(array) or array()?

Orc · 01-20-2008, 05:46 PM

I really don't know how to sum this up but uhh, what's better or is it all the same? Such as:

PHP Code:


			
// Different method in making variables, arrays...

(array) $foo;

// Wouldn't $foo become an array just by that simply?

// Or this way:

 $foo = array();

// I understand $foo gets assigned using the = operator doing that turns it into an array but wouldn't the other method just as good?



// Sorry if I am confusing you >.<



// Otherwise is (array) good for only Conditional Executing Statements like IF()? :S

James

Alan @ CIT · 01-20-2008, 06:02 PM

They are both valid ways but you end up with slightly different results.

PHP Code:


			
<?php

(array) $foo;

$bar = array();



var_dump($foo);    // echo's "NULL"

var_dump($bar);    // echo's "array(0) ( )

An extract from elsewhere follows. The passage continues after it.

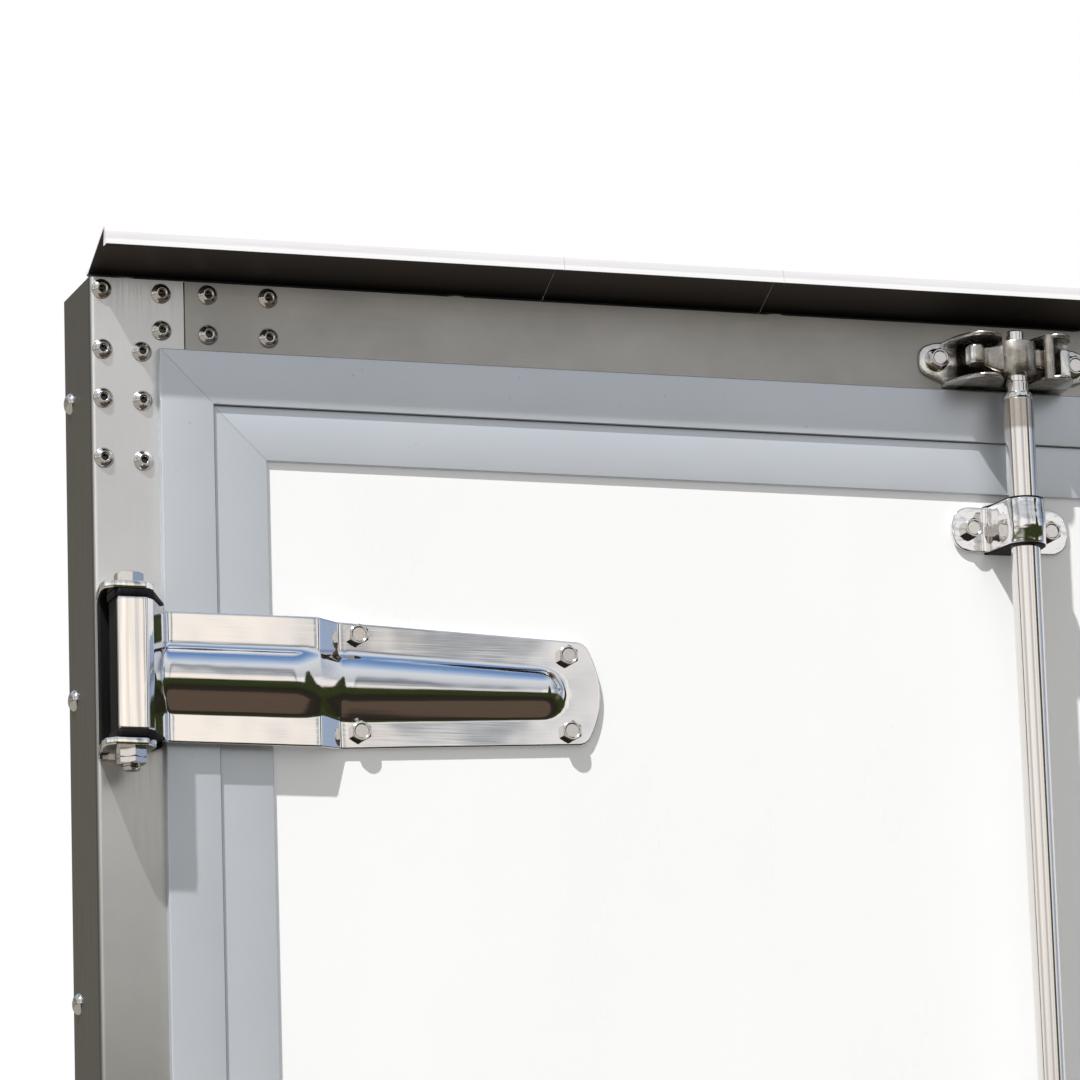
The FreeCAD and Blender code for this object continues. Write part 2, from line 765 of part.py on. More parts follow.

So as you can see, typesetting the variable to an array using (array) doesn't actually create a new empty array where as array() will.

For the sake of standards, you should probably use array() when creating new arrays. Things like (array) (int) (long) etc are generally only used when converting a variable type to another:

PHP Code:


			
<?php



$foo = 16.123;

$bar = (int) $foo;



var_dump($bar);    // echo's int(16)

In this example, we have Long ($foo) which we then convert to an int by typecasting it using (int).

Alan.

Orc · 01-20-2008, 06:23 PM

Quote:

Originally Posted by Alan @ CIT

They are both valid ways but you end up with slightly different results.

PHP Code:


			
<?php
(array) $foo;
$bar = array();

var_dump($foo);    // echo's "NULL"
var_dump($bar);    // echo's "array(0) ( )

So as you can see, typesetting the variable to an array using (array) doesn't actually create a new empty array where as array() will.

For the sake of standards, you should probably use array() when creating new arrays. Things like (array) (int) (long) etc are generally only used when converting a variable type to another:

PHP Code:


			
<?php

$foo = 16.123;
$bar = (int) $foo;

var_dump($bar);    // echo's int(16)

In this example, we have Long ($foo) which we then convert to an int by typecasting it using (int).

Alan.

Thanks! :D That gave me the exact answer I wanted! :]

ETbyrne · 01-20-2008, 07:00 PM

Great answer Alan!

xenon · 01-20-2008, 07:52 PM

Explicit type casting shouldn't be used to initalize variables, but to ensure you get the right data type when using it (that's what I believe, however).

PHP Code:


			
$a = 3; // implicit cast to integer

$a = 'abcd'; // implicit cast to string



(float) $a = 'asdf'; // why? not useful at all